*Written task:*
Look through the material below. Copy every line with the string "this" in it.

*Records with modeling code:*
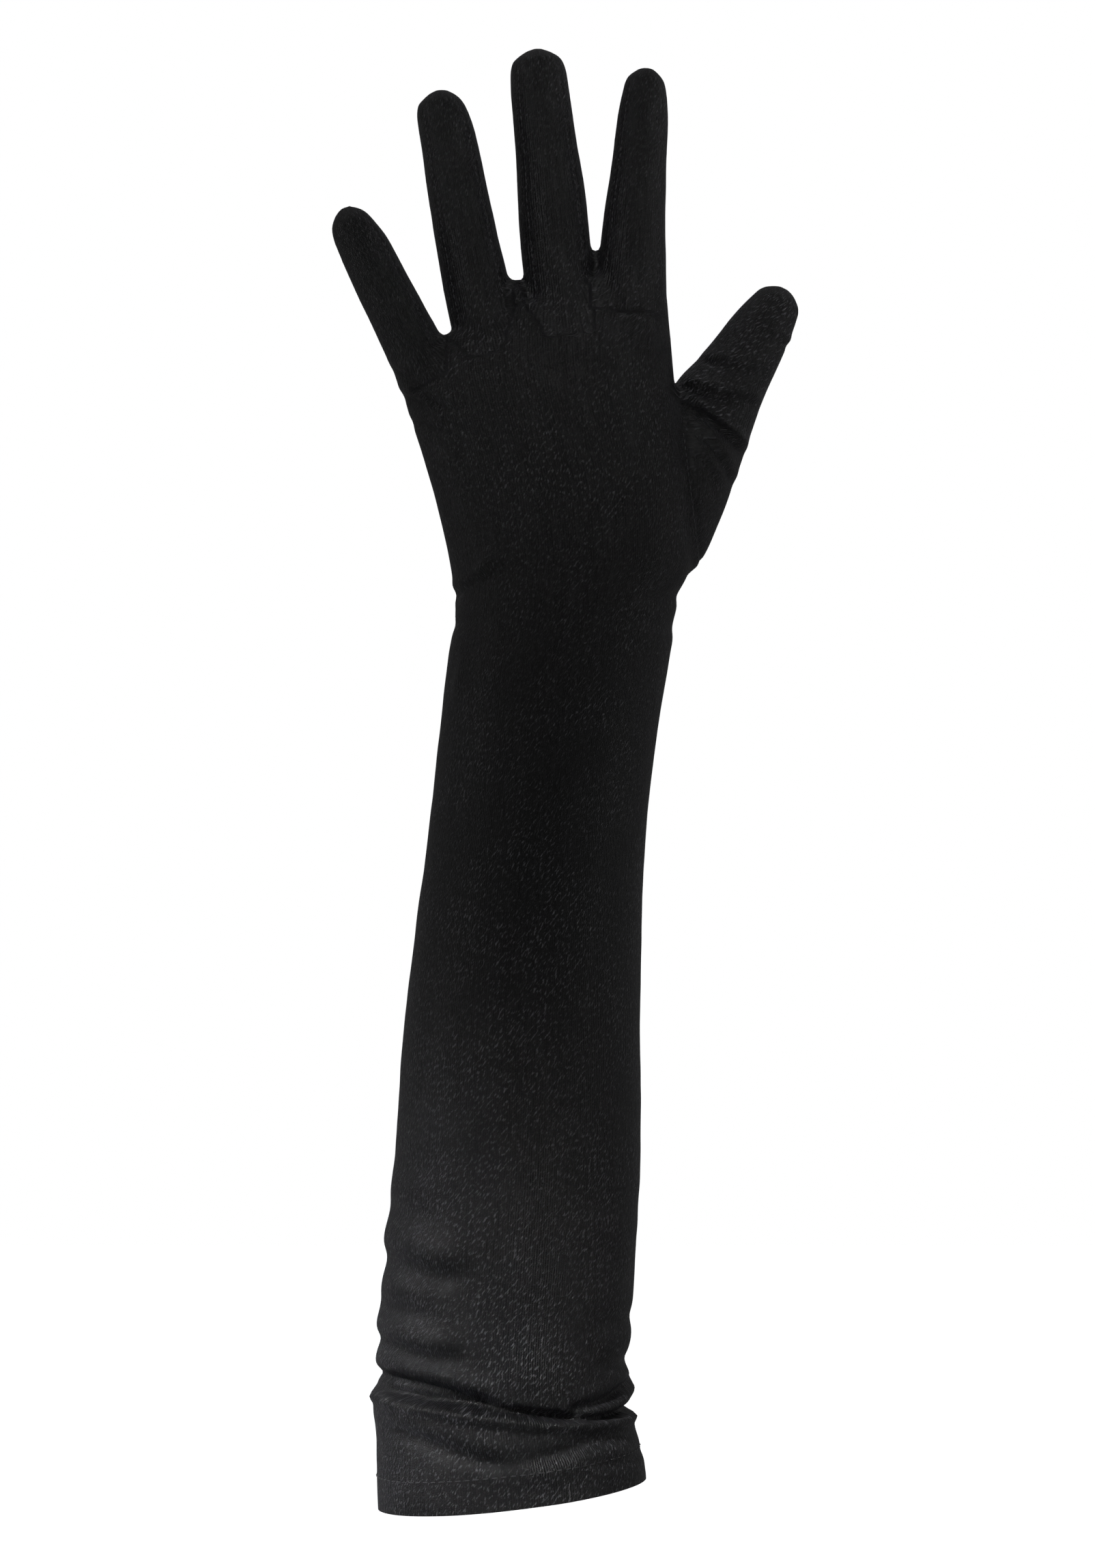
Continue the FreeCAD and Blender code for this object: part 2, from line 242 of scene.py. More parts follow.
def trunk_tube():
    """Arm and hand."""
    rings = []
    for left, right, (depth, squareness) in zip(*trunk_sections()):
        a, b = np.array((left[0], 0, left[1])), np.array((right[0], 0, right[1]))
        half = np.linalg.norm(b - a) / 2
        rings.append(section((a + b) / 2, (b - a) / (2 * half), PALM, half, depth, squareness))
    return tube(rings)


def digit_tube(digit):
    """A finger or the thumb, from its rounded tip down into the hand."""
    last = digit.widths[-1, 0]
    backs = np.concatenate([[0.1, 0.5], np.linspace(1.2, 9.0, 8), np.linspace(11, last, 40)])
    widths = spline(digit.widths[:, 0], digit.widths[:, 1:], backs)
    widths[0], widths[1] = widths[2] * 0.28, widths[2] * 0.62
    rings = []
    for back, (low, high) in zip(backs, widths):
        half = (low + high) / 2
        centre = digit.at(back) + digit.side * (high - low) / 2
        depth = half * DEPTH_RATIO
        if digit.name == "thumb":
            depth = min(depth, THUMB_DEPTH)
        rings.append(section(centre, digit.side, digit.palm, half, depth, 2.15, 48))
    return tube(rings)


def web_tube():
    """The rounded cloth between the ring and the middle finger, a fat lens that lies across the hand."""
    centre, radius, depth = WEB
    rings = []
    for y in np.linspace(-0.97, 0.97, 16):
        size = radius * math.sqrt(1 - y * y)
        rings.append(section(np.array(centre) + np.array((0, y * depth, 0)), np.array((1.0, 0, 0)),
                             np.array((0, 0, -1.0)), size, size, 2.0, 32))
    return tube(rings)


def new_mesh(name, points, faces):
    mesh = bpy.data.meshes.new(name)
    mesh.from_pydata([tuple(p) for p in points], [], faces)
    mesh.update()
    return mesh


def placed(name, data):
    """A new object in the scene."""
    obj = bpy.data.objects.new(name, data)
    bpy.context.scene.collection.objects.link(obj)
    return obj


def numbers(items, key, width=1, kind=float):
    """One property of every vertex, edge, loop or face, as an array."""
    out = np.empty(len(items) * width, dtype=kind)
    items.foreach_get(key, out)
    return out if width == 1 else out.reshape(-1, width)


def merged_form():
    """All the tubes joined and remeshed into one closed skin, in millimetres."""
    points, faces = [], []
    for part in [trunk_tube(), web_tube()] + [digit_tube(d) for d in digits.values()]:
        start = len(points)
        points += part[0]
        faces += [tuple(i + start for i in f) for f in part[1]]
    source = placed("form", new_mesh("form", points, faces))
    remesh = source.modifiers.new("merge", "REMESH")
    remesh.mode = "VOXEL"
    remesh.voxel_size = VOXEL
    graph = bpy.context.evaluated_depsgraph_get()
    mesh = bpy.data.meshes.new_from_object(source.evaluated_get(graph))
    bpy.data.objects.remove(source)
    return mesh


def relax(points, edges, rounds, amount):
    """Laplacian smoothing that puts back most of the volume it takes away."""
    degree = np.bincount(edges.ravel(), minlength=len(points))[:, None]
    for _ in range(rounds):
        for step in (amount, -amount * 1.02):
            total = np.zeros_like(points)
            for axis in range(3):
                total[:, axis] = (np.bincount(edges[:, 0], points[edges[:, 1], axis], len(points))
                                  + np.bincount(edges[:, 1], points[edges[:, 0], axis], len(points)))
            points = points + (total / degree - points) * step
    return points


def normals_of(mesh, points):
    """The vertex normals, once the vertices are moved to the points."""
    mesh.vertices.foreach_set("co", points.ravel())
    mesh.update()
    return numbers(mesh.vertex_normals, "vector", 3)


# ---------------- folds and creases
def line_field(points, line):
    """Distance to a line of (x, z) points, its sign (above is positive), and the way along it from 0 to 1."""
    xz = points[:, [0, 2]]
    line = np.array(line, float)
    lengths = np.linalg.norm(np.diff(line, axis=0), axis=1)
    starts = np.concatenate([[0], np.cumsum(lengths)])
    best = np.full(len(xz), 1e9)
    signed, along = np.zeros(len(xz)), np.zeros(len(xz))
    for n in range(len(line) - 1):
        a, b = line[n], line[n + 1]
        t = np.clip((xz - a) @ (b - a) / lengths[n] ** 2, 0, 1)
        off = xz - (a + t[:, None] * (b - a))
        distance = np.linalg.norm(off, axis=1)
        cross = (b[0] - a[0]) * (xz[:, 1] - a[1]) - (b[1] - a[1]) * (xz[:, 0] - a[0])
        near = distance < best
        best = np.where(near, distance, best)
        signed = np.where(near, np.sign(cross) * distance, signed)
        along = np.where(near, (starts[n] + t * lengths[n]) / starts[-1], along)
    return signed, along


def smooth_line(line, pieces=8):
    line = np.array(line, float)
    at = np.linspace(0, len(line) - 1, (len(line) - 1) * pieces + 1)
    return spline(np.arange(len(line)), line, at)


def fold(points, normals, facing, line, depth, width, lip, fade):
    """Groove (positive depth) or ridge (negative) along a line, with a raised lip above it.

    It is on the palm side where `facing` is 1 and on the back where it is -1, and it dies out over the
    share `fade` of its length at each end.
    """
    distance, along = line_field(points, smooth_line(line))
    ends = smoothstep(along, 0.0, fade) * smoothstep(1 - along, 0.0, fade)
    shown = smoothstep(normals[:, 1] * facing, -0.35, 0.25)
    groove = -depth * np.exp(-(distance / width) ** 2)
    raised = lip * np.exp(-((distance - 1.9 * width) / (1.5 * width)) ** 2)
    return (groove + raised) * ends * shown


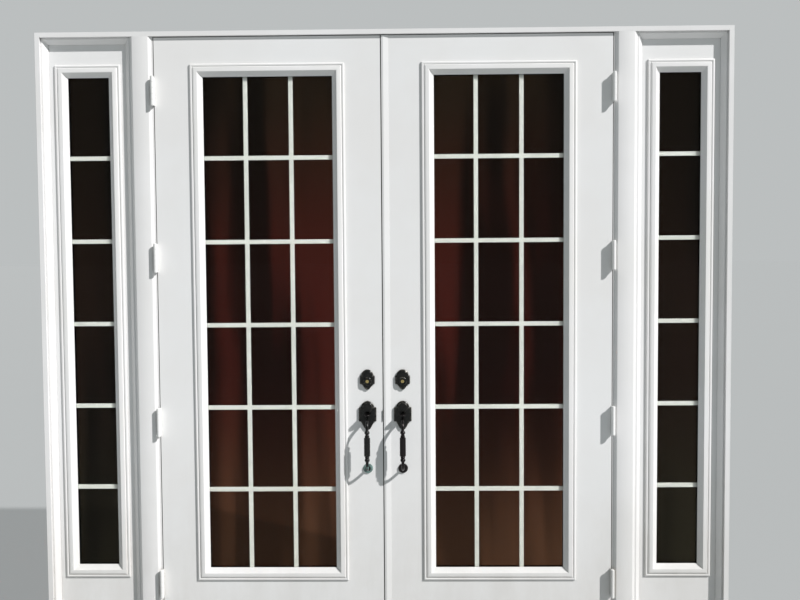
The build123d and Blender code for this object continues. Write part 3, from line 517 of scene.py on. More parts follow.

*Output:*
Continue the FreeCAD and Blender code for this object: part 2, from line 242 of scene.py. More parts follow.
The build123d and Blender code for this object continues. Write part 3, from line 517 of scene.py on. More parts follow.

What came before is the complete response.